Сейчас наш Ванька-оккупант в странах народных демократий («народы странных демократий», как кто-то сострил) сидит в казармах, пришипился, ждет приказа. Офицеры пьют. В Афганистане по-другому — об этом еще кто-то напишет…
Но это сейчас. А тогда? Вернемся в те окопы, сталинградские.
Мне часто говорят:
— Считается, что вы написали первую правдивую книгу о войне. Всю ли правду вы рассказали? Или что-то скрыли, что-то у вас выкинули? Сядь вы сейчас за нее, когда руки у вас развязаны, изменили ли б вы в ней что-нибудь?

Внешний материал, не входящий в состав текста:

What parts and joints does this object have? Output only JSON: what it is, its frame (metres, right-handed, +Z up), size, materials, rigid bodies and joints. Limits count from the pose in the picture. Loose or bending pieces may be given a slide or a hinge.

Отвечаю с конца. Сейчас бы не сел. Такие книги пишутся по свежим следам и на одном дыхании. Она отняла у меня не более полугода. Работалось легко. О требованиях соцреализма — прав Владимир Борисович — не имел ни малейшего представления. Впрочем, ожидал, что сцены отступления будут встречены без особого восторга. Не случилось — только одна из сотрудниц журнала отнеслась к ним, скажем так, кисло. О роли партии, когда писал, откровенно говоря, не задумывался. Со стороны Вишневского никаких требований по этому поводу не последовало. Толя Тарасенков, его зам, почесал, правда, затылок.
— М-да… — сказал он. — Хоть бы один разочек появилось в книге слово «коммунист». Неужели у вас в полку не было ни одного приличного партийца?
— Командир полка, майор Митилев. Комиссар тряпка. Абросимов, его фамилия другая — сам знаешь…
— А из рядовых?
— Агитатор был, Сенечка, славный парнишка.
— Чего ж обошел?
Так и появился в книге Сенечка, до этого его не было — виноват перед ним.
Были и другие мелкие поправки, в основном по части водки. К слову сказать, по сравнению с нынешними временами мы были просто трезвенниками.
Это о требованиях и поправках. В журнале. В книжных изданиях их было больше. И существеннее. «И до победы доведет!» про Сталина вставлено было после длительного с моей стороны сопротивления, которое опытным бойцам удалось в конце концов сломить. Заливаясь кровью, я сдался — каюсь.
О правде. Вся ли она? В основном вся. На девяносто девять процентов. Кое о чем умолчал — один процент.
Ваня Фищенко, разведчик — в книге он Чумак, — бывало, лихо отправляясь на задание, так же лихо возвращался, мирно провалявшись у артиллеристов в землянке. Однажды я обнаружил его там храпящим и крепко отчитал. Тогда даже поссорились. Помирились и подружились потом уже, в госпитале. После войны жил у меня, учился, стал горным техником. Где сейчас — не знаю. Тоскую по нем.
Был у него и еще один грех. Ребята его довольно ловко очищали дивизионные склады — у него всегда водилась водка, шоколад, апельсины. Все это знали, но не разоблачали, напротив, лебезили: авось что-нибудь перепадет. Я, пиша книгу, об этом умолчал — из любви.
Умолчал я и о том, как Лисагор — настоящей фамилии не скажу — гордо похвалялся трофеями, потряхивая на ладони золотыми коронками. Был за это мною наказан. Но обнародовать в книге этот недостойный поступок счел неуместным, да и было это уже в мирные сталинградские дни.